You’re doing a lot of writing lately. I’ve been enjoying your blog posts for the Lowell Milken Center for Music of American Jewish Experience at UCLA weekly pieces about some really remarkable but not well-known episodes in cantorial history. What else do you have going on these days?

I have a research fellowship at the Milken Center, and part of the terms of my fellowship is that I’m producing blog posts for them. Part of that is I’m publishing pieces of the translation I’m working on of “Mayn Lebn,” the Yiddish autobiography of Zavel Kwartin. He was one of the first international stars of Jewish music, one of the first cantors to record, and one of the great vocal artists of the 20th century.
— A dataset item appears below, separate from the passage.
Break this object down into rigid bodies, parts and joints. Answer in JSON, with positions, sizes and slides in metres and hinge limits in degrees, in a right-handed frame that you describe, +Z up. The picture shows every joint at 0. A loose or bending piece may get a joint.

He’s one of the people who embodies the question of “What are we going to call the Jewish sound?” He was in congregations that had embraced the modern aesthetic of the high Reform liturgy, with organs and professional choirs. But he also wanted to bring these older sounds of the small town where he grew up in Ukraine into that space. He sees himself as mediating the rural past and modern urban setting. There’s a profound sense of him as an inventor of the past and a preserver of it. That’s the story of the Jewish music — preserving the past, but inventing and reinventing what that past means.

And what’s next for you as a musician?

There’s a new Sway Machinery record on the horizon. And I’m working a lot with one of my friends, Rocky Gordon, who also played with Carolina Slim. We started playing a duo project called Gordon and Lockwood. We’ve been pretty busy with that, doing one or two gigs a week the last few months.

A new Sway Machinery album! That’s great news. I can’t get through the month of Elul without “Hidden Melodies Revealed,” the Sway Machinery album for the High Holiday season. What’s the focus of the next one?

It’s going to be focused on the home ritual. It’s focusing on zemiros [Jewish hymns] to sing at home with the family. I’ve been thinking a lot about my grandmother, who wasn’t a musician per se, but she made the home a place where music could take place. So this record will focus on her memory.